Hlvictoria April 14, 2004 at 6:04 pm

Lol! Sounds like someone is having a mid-life crisis…at least his ministers won’t suffer heart attacks any time soon

Mark April 14, 2004 at 6:21 pm

Not surprised British media picked up on this. ‘Fix your teeth? ha ha ha ha What a nutjob!’

THis seems like a growth segment of the leisure industry. Why not a tour of a southern trailer park? Tourist could be on a big bus with barred windows and a cattle catcher on the front to protect them. The trailers could all have a solid plexiglas (Glass would get broken too fast) side facing the street so the tourist could see in from the bus.

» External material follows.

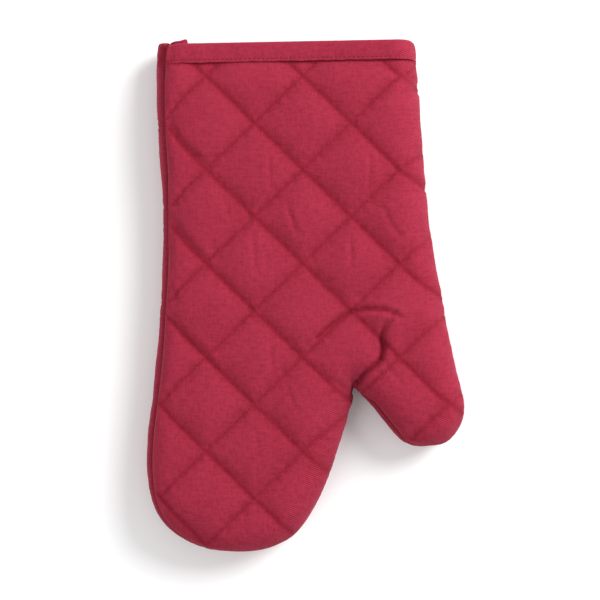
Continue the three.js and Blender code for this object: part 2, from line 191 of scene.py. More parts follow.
def place(flat, panel, depth, facts=None):
    """Where places on a panel are in the made-up mitt, in from its outer face by a depth, and the outward
    direction there."""
    distance, inward, lean = facts or edge_facts(flat)
    pinch = smoothstep(flat[:, 1], PINCH_START, PINCH_END)
    share = np.clip(distance / ROLL, 0, 1)
    angle = lean + (panel.up * math.pi / 2 - lean) * share
    rise = np.where(angle > 0, FRONT_RISE - FRONT_CUFF_DROP * pinch, BACK_DROP - BACK_CUFF_DROP * pinch)
    reach = np.where(share < 1, depth + (ROLL - depth) * (1 - np.cos(angle)), distance)
    xy = flat + inward * (reach - distance)[:, None]
    z = SEAM_HEIGHT + (rise - depth) * np.sin(angle)
    outward = np.column_stack([-inward * np.cos(angle)[:, None], np.sin(angle)])
    return np.column_stack([xy, z]), outward


def cuff_edge(x):
    corner = np.clip((x - CORNER_START) / 8, 0, 1)
    return CUFF_MIDDLE + CUFF_SLOPE * x - CORNER_DROP * corner**2


def raw_edge(panel, x):
    """Where the panel's own cut edge lies, inside the binding."""
    return cuff_edge(x) + panel.cuff_shift - BINDING_TURN


def quilt_phase(flat):
    """Position across the quilting, where both numbers are whole at a crossing of two lines."""
    u, v = ((flat - QUILT_CROSSING) / QUILT_HALF).T
    return (u + v) / 2, (u - v) / 2


def puffed(flat):
    """0 on the quilting lines and 1 at the middle of a diamond."""
    p, q = quilt_phase(flat)
    return (np.abs(np.sin(math.pi * p) * np.sin(math.pi * q)))**0.6


# Cut panels ---------------------------------------------------------------------------------------

FOLD_ALONG = np.array(THUMB_ROOT) - np.array(CROTCH)
FOLD_ALONG /= np.linalg.norm(FOLD_ALONG)
FOLD_ACROSS = np.array([FOLD_ALONG[1], -FOLD_ALONG[0]])


def on_thumb(flat):
    """Past the line along which the thumb bends."""
    away = flat - np.array(CROTCH)
    return (away @ FOLD_ACROSS > 0) & (away @ FOLD_ALONG > -0.5)


def cut_panel(panel, steps):
    """A panel cut to the outline: its flat places, its triangles, the sewn places, and the pairs of
    neighbouring places along each quilting line."""
    spacing = np.linalg.norm(QUILT_HALF) / steps
    side = evenly(OUTLINE, spacing * 0.9)
    side = side[side[:, 1] < raw_edge(panel, side[:, 0]) - 0.5]
    ends = np.array([[x, raw_edge(panel, x)] for x in side[[-1, 0], 0]])
    cuff = evenly(ends, spacing * 0.9)
    cuff[:, 1] = raw_edge(panel, cuff[:, 0])
    border = np.vstack([side, cuff])
    rings = seam_rings(side)
    rings = rings[(rings[:, 1] < raw_edge(panel, rings[:, 0]) - 1) & inside_polygon(rings, border)]
    count = 12 * steps
    i, j = [g.ravel() for g in np.meshgrid(np.arange(-count, count), np.arange(-count, count))]
    p, q = i / steps, j / steps
    grid = QUILT_CROSSING + QUILT_HALF * np.column_stack([p + q, p - q])
    near = (np.abs(grid[:, 0]) < 105) & (np.abs(grid[:, 1]) < 170)
    grid, i, j = grid[near], i[near], j[near]
    distance = edge_facts(grid)[0]
    on_line = (i % steps == 0) | (j % steps == 0)
    inside = distance > np.where(on_line, 0.55 * spacing, SEAM_RINGS[-1] + 0.45 * spacing)
    inside &= grid[:, 1] < raw_edge(panel, grid[:, 0]) - 0.5 * spacing
    inside &= inside_polygon(grid, border)
    grid, i, j = grid[inside], i[inside], j[inside]
    lines = grid[(i % steps == 0) | (j % steps == 0)]
    apart = np.sqrt(((rings[:, None] - lines[None])**2).sum(2).min(1))
    flat = np.vstack([border, grid, rings[apart > 0.45 * spacing]])
    loop = list(range(len(border)))
    _, _, faces, origin, _, _ = delaunay_2d_cdt([Vector(c) for c in flat], [], [loop], 1, 1e-4)
    order = [o[0] if o else -1 for o in origin]
    faces = [[order[k] for k in f] for f in faces]
    faces = [f for f in faces if min(f) >= 0]
    number = {(int(a), int(b)): len(border) + k for k, (a, b) in enumerate(zip(i, j))}
    sewn = loop + [k for (a, b), k in number.items() if a % steps == 0 or b % steps == 0]
    runs = []
    for (a, b), k in number.items():
        if a % steps == 0 and (a, b + 1) in number:
            runs.append((k, number[a, b + 1]))
        if b % steps == 0 and (a + 1, b) in number:
            runs.append((k, number[a + 1, b]))
    return flat, faces, sewn, runs


def seam_rings(side):
    """Places in from the seam at each ring's distance, away from tight corners."""
    rows = []
    for inset in SEAM_RINGS:
        nearest = ((side[:, None] - OUTLINE[None])**2).sum(2).argmin(1)
        row = side + INWARD[nearest] * inset
        row = row[edge_facts(row)[0] > 0.93 * inset]
        far = np.r_[True, np.linalg.norm(np.diff(row, axis=0), axis=1) > 1.2]
        rows.append(row[far])
    return np.vstack(rows)


def inside_polygon(points, polygon):
    x, y = points.T
    inside = np.zeros(len(points), bool)
    for (ax, ay), (bx, by) in zip(polygon, np.roll(polygon, -1, axis=0)):
        if ay == by:
            continue
        crosses = (ay > y) != (by > y)
        inside ^= crosses & (x < (bx - ax) * (y - ay) / (by - ay) + ax)
    return inside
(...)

You could sell microwave corndogs….. etc.

Nathan April 14, 2004 at 8:29 pm

Wow Dad, that was about as classy as the Yankee bigotry of the finest of Northeastern snobs I am so lucky to have to brush shoulders with all the time. They talk the same way about us as you do about the south.

Remember, “humor” doesn’t always translate well into type.

Mark April 15, 2004 at 12:17 am

I meant ‘southern’ Douglas county.

Nathan April 15, 2004 at 12:39 am

Well then, that’s different. Of course, you could call that North Roseburg/Winchester as well.